It’s time to write again! This one is fairly straightforward.

CHALLENGE: Write about how a character makes a living.


The example I wrote isn’t great. I can’t peg down what I don’t like about it, but I don’t like it. That’s part of writing. Not everything you come up with is going to be gold (or even silver or bronze). A lot of times your writing may not even place. It may be so bad that you tie a brick to your writing and throw it in a river. But here is some advice from the great and wonderful Stephen King: ” I’m convinced that fear is at the root of most bad writing. If one is writing for one’s own pleasure, that fear may be mild… All I ask is that you do as well as you can.”

My example:

Tom always introduced himself as a pianist, even though he only played at the jazz club every other Thursday. In reality he had spent the past five years working as a part-time shelf-stocker for Walmart. Management continually offered him full-time hours, but he rejected the offer on the grounds that he needed to focus on his music. Tom would often confess, “I’m still looking for my sound.” And at parties he would explain, “It’s a mix between Mozart and Miles Davis. I call it Post-Post Neo-Classical.” When he played for friends, they would say it was great and they enjoyed it. Curiously enough they never purchased his album, nor did they go to his shows.

The Big Red Button of Doom

Here is a short story I wrote a few months back. Let me know what you think.

The Big Red Button of Doom

The room was pale white, not pasty (like my skin) but dull (like my voice). It held three objects: a man, a chair, and a big red button. For the man, whose name is unimportant, the red button was irresistible. He couldn’t stop looking at it. His eyes, which were named Trevor and Kenneth, bore into the button as if it was the coolest, sexiest thing they had ever seen. But it wasn’t a cool button. Its temperature was slightly below that of the room- about 72 degrees Fahrenheit. And it wasn’t exactly sexy; that is, Kenneth thought the button had the potential to be attractive, but Trevor just saw it as round and red. Typical Trevor.

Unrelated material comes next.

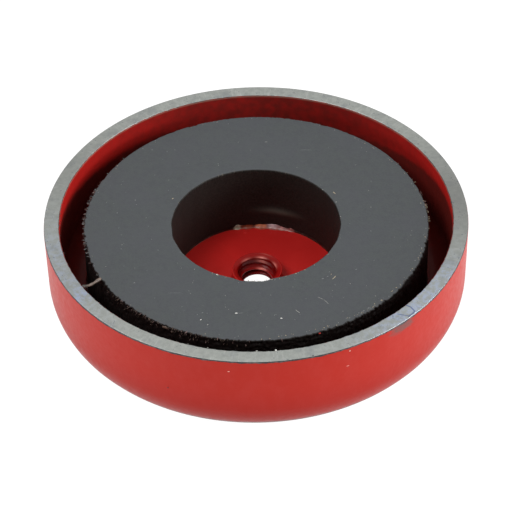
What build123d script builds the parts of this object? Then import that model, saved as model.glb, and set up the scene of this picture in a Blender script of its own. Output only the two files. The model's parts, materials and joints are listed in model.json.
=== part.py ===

Anyways, the man sat motionless, staring at the button. That’s what the guys in the lab coats told him to do. And who was he to refuse? They were paying him a decent amount of money to do this experiment, though he couldn’t stand it for much longer. He just couldn’t handle this type of pressure. Who could?

Two hours earlier

The man walked into an office. It seemed normal. A few chairs. Some magazines. A receptionist. He signed a few papers. He didn’t read the papers. He just signed. Other men– two doctors in lab coats– brought him back through to a small office. The office was sterile and empty save three chairs. They sat down and introduced themselves.

“I’m Dr. Brown,” said Dr. Brown.

“I’m Dr. Smith,” said Dr. Smith.

“My name…” started the man.

“Wait,” interrupted Dr. Smith. “We don’t care about your name. Just look at this.”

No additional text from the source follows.